Readiness of the ATLAS Tile Calorimeter for LHC collisions

TL;DR

This study assesses the readiness of the ATLAS TileCal for LHC collisions by evaluating its energy and timing calibration, noise performance, and data-quality stability across calibration systems (Cs source, laser, CIS), plus validation with cosmic muons and single-beam data. It demonstrates that EM scale transfer from testbeam to the ATLAS cavern is achieved with a total systematic uncertainty around 0.7%–4% depending on the component and time, and confirms sub-percent intercalibration stability. The results show high detector availability (≈99% functional cells), stable HV and temperature, and a timing precision at the 1–2 ns level within modules and across partitions, with a strong S/N for muon signals.
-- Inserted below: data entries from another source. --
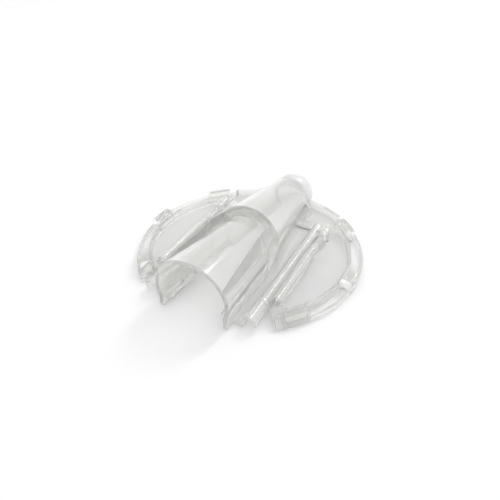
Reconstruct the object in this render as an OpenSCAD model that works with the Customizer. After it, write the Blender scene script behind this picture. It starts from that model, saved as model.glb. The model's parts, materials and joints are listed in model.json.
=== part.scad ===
// Folding cheek retractor in clear rigid plastic, lying open on a flat surface.
// A tunnel-shaped saddle runs front to back and ends in a rounded tail. A half-disc
// wing with a castellated rim is hinged to each side of it. Right-hand pieces are
// drawn at +X and the left-hand ones are their mirror images. All sizes are in mm.

/* [Outline] */
// Outer radius of the round outline of each wing
disc_r = 35; // [30:0.5:40]
// Distance of each wing's arc centre from the middle plane
disc_shift = 2; // [0:0.25:5]

/* [Tunnel] */
// Distance of the open front end ahead of the disc centre
tunnel_front = 34; // [28:0.5:38]
// Outer radius of the tunnel at its open front end
tunnel_front_r = 12; // [10:0.25:14]
// Height of the tunnel's centre line at the front end
tunnel_front_z = 8; // [6:0.25:9]
// Outer radius of the tunnel where it meets the step
tunnel_rear_r = 9.4; // [8:0.1:10]
// Height of the tunnel's centre line at the step
tunnel_rear_z = 4.8; // [4:0.1:6]
// Height below which the tunnel's side walls go straight down
skirt_z = 4.8; // [3.5:0.1:4.8]
// Distance of the step behind the disc centre
step_y = 0; // [-4:0.5:4]
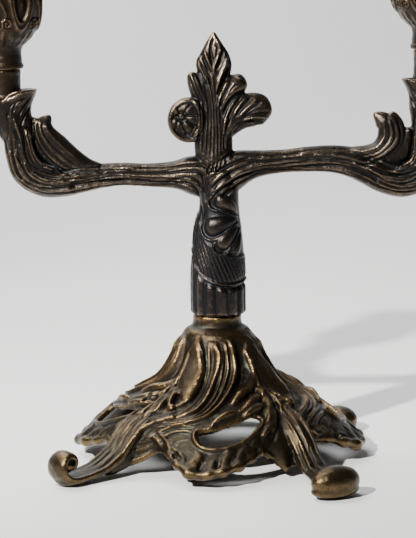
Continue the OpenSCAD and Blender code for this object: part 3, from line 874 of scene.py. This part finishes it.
def arm_strokes(arm, leaf, reach, seat, sign):
    """Carved lines that flow along an arm and out into its leaves, seen from the front."""
    lines = []
    for k, (share, deep, width) in enumerate(((-0.74, -0.6, 0.4), (-0.42, -1.0, 0.6),
                                              (-0.12, -0.7, 0.4), (0.2, -1.1, 0.6),
                                              (0.5, -0.6, 0.4), (0.74, -0.7, 0.45))):
        lines.append((along(arm, share, 0.09, k * 1.9)[6:146], deep, width))
    for k, (share, tall) in enumerate(((-0.58, 0.35), (0.04, 0.5), (0.36, 0.45))):
        lines.append((along(arm, share, 0.09, k * 1.9 + 1)[16:130], tall, 0.45))
    # short nicks that break the strands up, as in bark
    for k in range(46):
        at = 12 + int(rng.integers(0, 120))
        line = along(arm, rng.uniform(-0.85, 0.85), 0.12, rng.uniform(0, 6))
        lines.append((line[at:at + 8 + int(rng.integers(0, 9))], rng.choice([-0.55, 0.4]), 0.4))
    # folds of the hooked leaf
    for share, deep, width in ((-0.62, -0.9, 0.6), (-0.2, -0.8, 0.5), (0.2, -0.6, 0.45),
                               (0.55, 0.4, 0.5)):
        lines.append((along(leaf, share, n=90)[14:80], deep, width))
    # dark gap between the limb and the hooked leaf, with short slanted leaves in it
    gap = along(arm, 0.86, n=160)
    lines.append((gap[96:140], -1.6, 0.9))
    for k in range(100, 140, 7):
        lines.append((np.array([gap[k], gap[k - 5] + (gap[k + 5] - gap[k - 5]) * 0.9
                                + [-1.8, 2.6]]), -0.9, 0.45))
    # veins of the outer leaf below the bend
    low = along(arm, -0.5, n=160)
    for k in range(92, 124, 6):
        lines.append((np.array([low[k], (low[k] + low[k + 6]) / 2 + [0.6, -1.6],
                                low[k + 8] + [1.4, -2.6]]), -0.6, 0.4))
    # arcs on the leaves of the seat
    for s in (-1, 1):
        for x0, z0, x1, z1, x2, z2 in ((4.4, -6, 6, -1.5, 11, 1.2), (6.6, -8, 9.4, -3, 13, 2.2),
                                       (2.4, -8, 3, -3.5, 6.5, 0), (7.4, -13, 9.4, -8, 12.4, -2)):
            lines.append((spline([[reach + s * x0, seat + z0], [reach + s * x1, seat + z1],
                                  [reach + s * x2, seat + z2]], 24), -0.7, 0.42))
        lines.append((spline([[reach + s * 0.6, seat - 0.8], [reach + s * 5, seat + 1.2],
                              [reach + s * 10, seat + 3.4], [reach + s * 14, seat + 4.2]], 24),
                      0.5, 0.5))
        lines.append((spline([[reach + s * 1.5, seat - 3], [reach + s * 2, seat - 11],
                              [reach + s * 1, seat - 20]], 24), -0.5, 0.4))
    return [(ln * [sign, 1], h, w) for ln, h, w in lines]


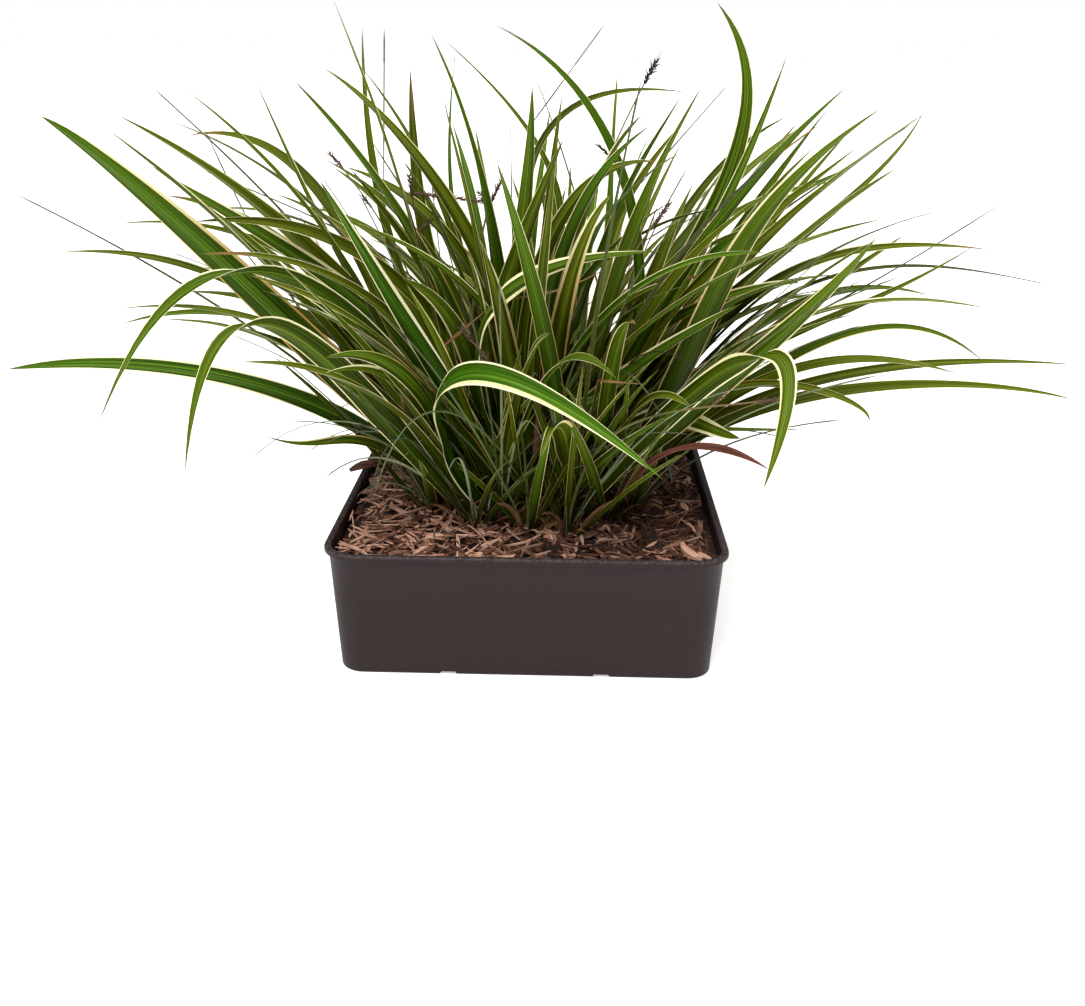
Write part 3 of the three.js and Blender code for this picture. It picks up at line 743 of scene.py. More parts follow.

Collectively, these findings indicate TileCal is ready for physics data-taking, with well-understood calibration pathways and cross-validated performance against MC simulations. The work provides a detailed blueprint for ongoing monitoring and calibration during LHC operation.

Abstract

The Tile hadronic calorimeter of the ATLAS detector has undergone extensive testing in the experimental hall since its installation in late 2005. The readout, control and calibration systems have been fully operational since 2007 and the detector successfully collected data from the LHC single beams in 2008 and first collisions in 2009. This paper gives an overview of the Tile Calorimeter performance as measured using random triggers, calibration data, data from cosmic ray muons and single beam data. The detector operation status, noise characteristics and performance of the calibration systems are presented, as well as the validation of the timing and energy calibration carried out with minimum ionising cosmic ray muons data. The calibration systems' precision is well below the design of 1%. The determination of the global energy scale was performed with an uncertainty of 4%.

Figures (35)

• Figure 1: A cut-away drawing of the ATLAS inner detector and calorimeters. The Tile Calorimeter consists of one barrel and two extended barrel sections and surrounds the Liquid Argon barrel electromagnetic and endcap hadronic calorimeters. In the innermost radii of ATLAS, the inner detector (shown in grey) is used for precision tracking of charged particles.
• Figure 2: Segmentation in depth and $\eta$ of the Tile Calorimeter modules in the barrel (left) and extended barrel (right). The bottom of the picture corresponds to the inner radius of the cylinder. The Tile Calorimeter is symmetric with respect to the interaction point. The cells between two consecutive dashed lines form the first level trigger calorimeter tower.
• Figure 3: Schematic showing the mechanical assembly and the optical readout of the Tile Calorimeter, corresponding to a $\phi$ wedge. The various components of the optical readout, namely the tiles, the fibres and the photomultipliers, are shown. The trapezoidal scintillating tiles are oriented radially and normal to the beam line and are read out by fibres coupled to their non-parallel sides.
• Figure 4: Position in $\eta$ and $\phi$ of the masked cells representing the status on November 9th, 2009. The colours corresponding to numbers 1,2,3 show the number of layers masked for this ($\eta,\phi$) region. The non-integer numbers indicate that one readout channel of the cell is masked.
• Figure 5: Stability of the PMT high voltage with respect to its set value, averaging over all PMTs for two periods of 3 and 6 months (left) separated by the maintenance period. The distribution of the differences of the measured and the set HV values for all PMTs over the period considered is also shown (right).